Futures File: Hogs and Oil

Jul 20, 2018

Hog Market Under the Knife

Hog prices have been falling sharply in recent months, feeling intense pressure from escalating trade disputes between the U.S. and pork-buying trade partners.

In the current dispute, China has imposed tariffs against U.S. pork sales. These tariffs are likely to stick for a while, as President Trump escalated the fight on Friday, threatening to place taxes against all $500 billion of Chinese imports into the United States.

Additionally, Mexico, the biggest buyer of U.S. pork, has already imposed tariffs against American meat in response to the steel tariffs imposed by the White House earlier this year.
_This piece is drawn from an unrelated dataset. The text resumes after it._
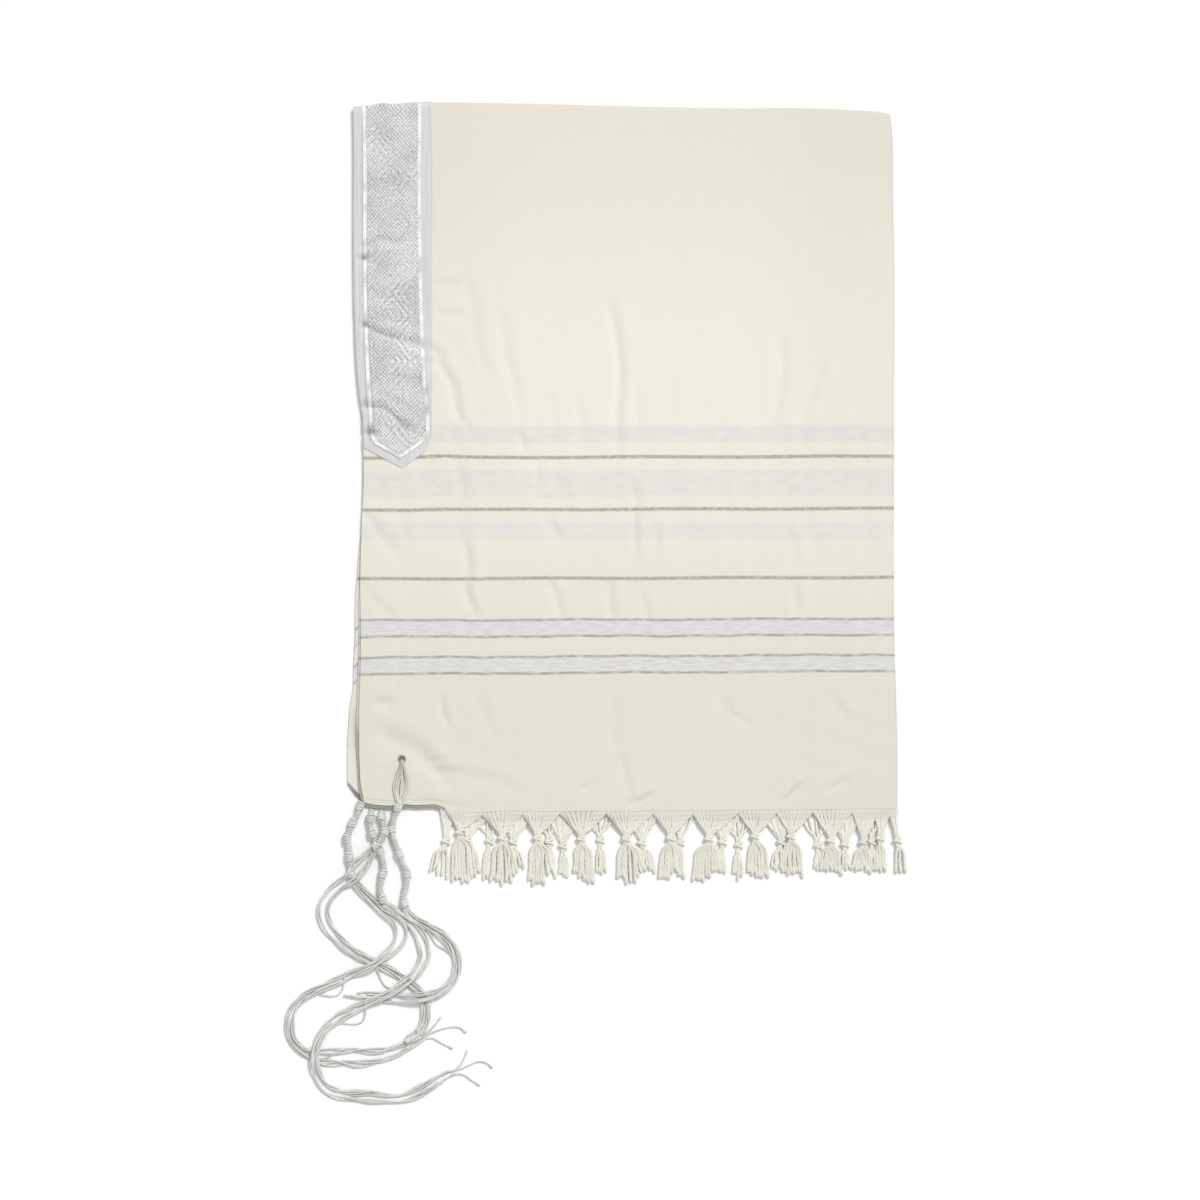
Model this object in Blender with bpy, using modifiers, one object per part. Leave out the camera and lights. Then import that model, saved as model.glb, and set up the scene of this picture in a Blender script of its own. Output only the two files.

As a result, the two biggest buyers of U.S. pork will likely look to other foreign suppliers that aren’t taxed as heavily, hurting demand for American hogs. This will create a massive backlog, which is pressuring prices for hogs. Earlier this year, lean hog futures traded as high as 84 cents per pound, but the upcoming August contract is closer to 65 cents now, and is projected to be as low as 46 cents per pound by December.

These prices will be devastating for U.S. hog producers, who can only hope for a trade resolution in the coming weeks if they didn’t lock in higher prices earlier this year. For consumers, this likely means that their Christmas ham could be the lowest price in years.


Russia Benefitting from Oil Prices

With our relationship with Russia receiving increasing attention this week, markets are watching Russia’s economic growth and its dependence on energy prices. Oil is Russia’s #1 export with natural gas and coal second and third, respectively. The energy group dwarfs all other exports and provides nearly half of Russia’s export income.

For this reason, Russia joined with the Organization of the Petroleum Exporting Countries (OPEC) in an agreement to cut global oil production in an effort to raise prices, which has largely been successful. Since falling below $30 per barrel in early 2016, crude oil has been rising, helping Russia to purchase machinery, computers, and other goods in addition to raw commodities like rubber and soybeans.

As of midday Friday, nearby crude oil prices stood at $69.80 per barrel.